Secondo la proposta, sono previste delle multe che potrebbero variare da 5mila a 100mila euro, a seconda della gravità del “reato” e delle circostanze.
Sul tema è già intervenuta l’Accademia della Crusca, come raccontato in un precedente articolo: secondo gli esperti linguisti, l’idea di multare chi utilizza parole straniere è non solo inefficace, ma anche ridicola. La lingua italiana, infatti, è stata influenzata nel corso dei secoli da molte lingue diverse, e l’utilizzo di parole straniere è parte integrante della sua evoluzione e del suo arricchimento.
Sulla questione arriva la riflessione di Valerio Ricciardelli, studioso ed esperto di Technical Education, che critica senza mezzi termini la proposta di legge a firma Fabio Rampelli.
“Per chi si occupa da una vita di EDUCATION-ECONOMY-EMPLOYABILITY e quindi conseguentemente di organizzazione aziendale, profili di ruolo, competenze e pertanto di mercato del lavoro in una economia mondiale, ciò che è stato proposto da questi parlamentari ha dell’incredibile“, dice Ricciardelli.

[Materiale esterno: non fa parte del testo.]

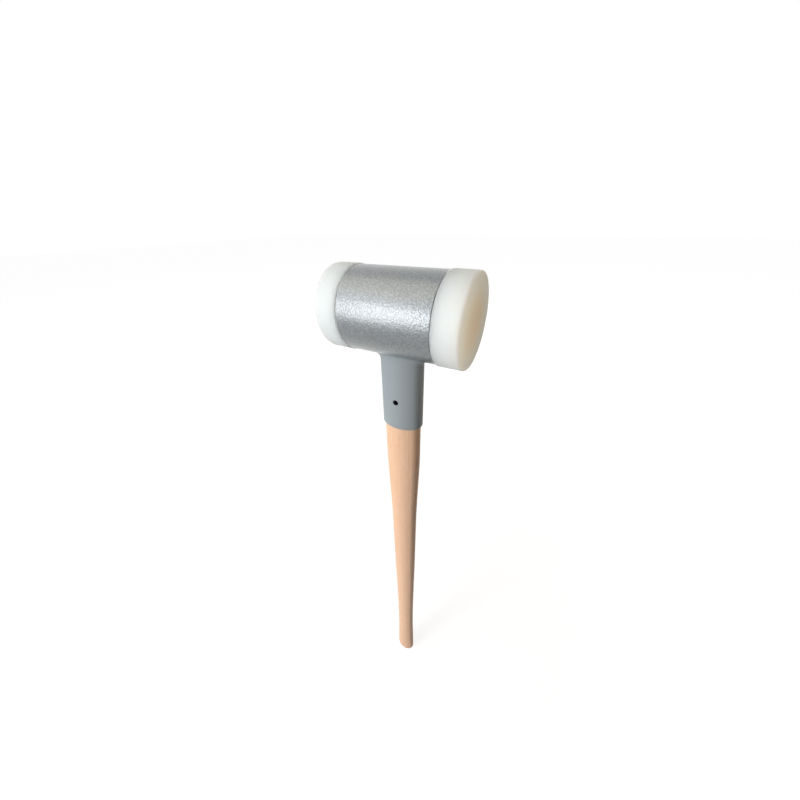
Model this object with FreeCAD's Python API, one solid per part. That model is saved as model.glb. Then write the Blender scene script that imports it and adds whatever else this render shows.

“Chi ha concepito questa idea sembra che non conosca come funziona l’economia mondiale, l’economia europea, l’economia nazionale e come sono legati tra di loro i sistemi economici. Non si conosce come sono organizzate le aziende, che cosa sono i mercati, cos’è il mercato del lavoro, come si denominano le “funzioni” ricoperte nelle aziende e perché si denominano con un linguaggio universale, che è e deve essere, innanzitutto, il linguaggio del business e che, per ora, è la lingua inglese“, prosegue.
“Le aziende italiane, appartenenti a gruppi internazionali, che sono tantissime, e che continuamente si relazionano con tutte le altre loro consociate, ovviamente usando il LINGUAGGIO DEL BUSINESS, e cosa dovrebbero fare, di fronte ad una simile legge, qualora andasse in porto? Dovrebbero modificare la denominazione delle funzioni aziendali,” italianizzandole” tutte? Dovrebbero prevedere, nella loro organizzazione aziendale, un nuovo reparto di COMPLIANCE che controlla se la terminologia usata nella organizzazione aziendale è in lingua nazionale e non contraria alla legge? E chi, e come si controlla il non rispetto della legge?“, si chiede sarcasticamente l’esperto.
E ancora: “si dovrebbe anche sapere che nel governo c’è un “ministero del made in Italy”, che tradotto significherebbe “ministero dei beni costruiti in Italia”. Che sia anche questo ministero fuorilegge per l’uso “dilagante delle parole straniere”? E quindi sanzionabile?”
“Aggiungo anche, che in molte nostre università, le tesi della laurea magistrale si scrivono e si discutono ormai in inglese. Sarebbe reato anche questo?“, fa notare Ricciardelli, che propone una riflessione più pratica del tema, da suo punto di vista, che ritiene come tale proposta “sia collegata alla grave ed evidente situazione del PNRR“.
“Forse – prosegue – è dovuta anche alla difficoltà dei funzionari che se ne devono occupare, di “maneggiare” le carte scritte in inglese, come vorrebbe l’Europa, anche per accelerare i lavori?”
“Se così fosse, la soluzione più ovvia e più immediata non sarebbe quella di coinvolgere, nel disbrigo di queste carte, funzionari con adeguate competenze linguistiche a partire dall’inglese? E magari fare una bella proposta di legge che imponga alla Pubblica Amministrazione che ha rapporti con le istituzioni internazionali, l’obbligo di disporre di personale con una perfetta conoscenza della lingua di comunicazione internazionale?“, fa notare Ricciardelli che a questo questo tira in ballo il dicastero di Viale Trastevere: “Qui però deve entrare in gioco il “ministero del merito”, se “merito” significa anche disporre delle competenze giuste, comprese quelle, linguistiche, che servono al Paese“.